Solution :
The value of sin 18 degrees is \(\sqrt{5} – 1\over 4\).
Proof :
Let \(\theta\) = 18 degrees. Then,
\(5\theta\) = 90 degrees
\(\implies\) \(2\theta\) + \(3\theta\) = 90
\(\implies\) \(2\theta\) = 90 – \(3\theta\)
\(\implies\) \(sin 2\theta\) = \(sin (90 – 3\theta)\)
\(\implies\) \(sin 2\theta\) = \(cos 3\theta\)
By using the formula of \(sin 2\theta\) and \(cos 3\theta\)
\(\implies\) \(2 sin \theta cos \theta\) = \(4 cos^3 \theta – 3 cos \theta\)

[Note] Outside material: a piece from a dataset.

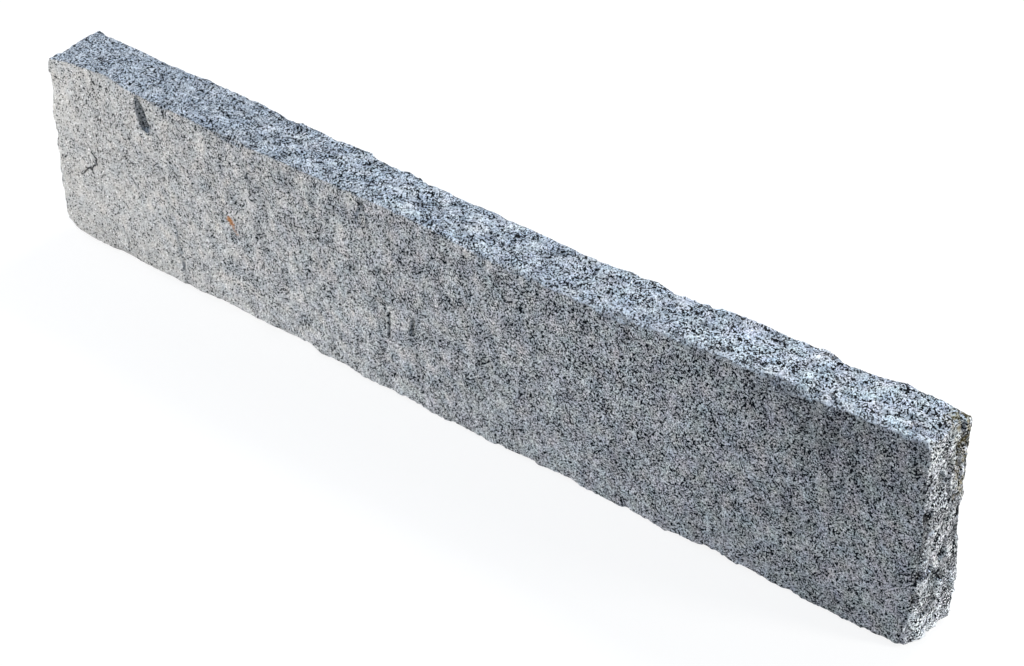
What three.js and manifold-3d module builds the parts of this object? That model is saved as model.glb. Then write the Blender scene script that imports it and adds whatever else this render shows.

\(\implies\) \(cos \theta\) (\(2 sin \theta – 4 cos^2 \theta + 3\) = 0
\(\implies\) \(2 sin \theta\) – \(4 cos^2 \theta\) + 3 = 0
[ \(\because\) \(cos \theta\) = cos 18 \(\ne\) 0 ]
\(\implies\) \(2 sin \theta\) – \(4(1 – sin^2 \theta)\) + 3 = 0
\(\implies\) \(4 sin^2 \theta\) + \(2 sin \theta\) – 1 = 0
Solving this quadratic equation by using quadratic formula,
\(\implies\) \(sin \theta\) = \(-2 \pm \sqrt{4 + 16}\over 8\)
\(\implies\) \(sin \theta\) = \(-1 \pm \sqrt{5}\over 4\)
Since \(\theta\) lies in 1st quadrant \(\therefore\) \(sin \theta\) > 0
\(\implies\) \(sin \theta\) = \(-1 + \sqrt{5}\over 4\) = \(\sqrt{5} – 1\over 4\)
Hence, sin 18 degrees = \(\sqrt{5} – 1\over 4\)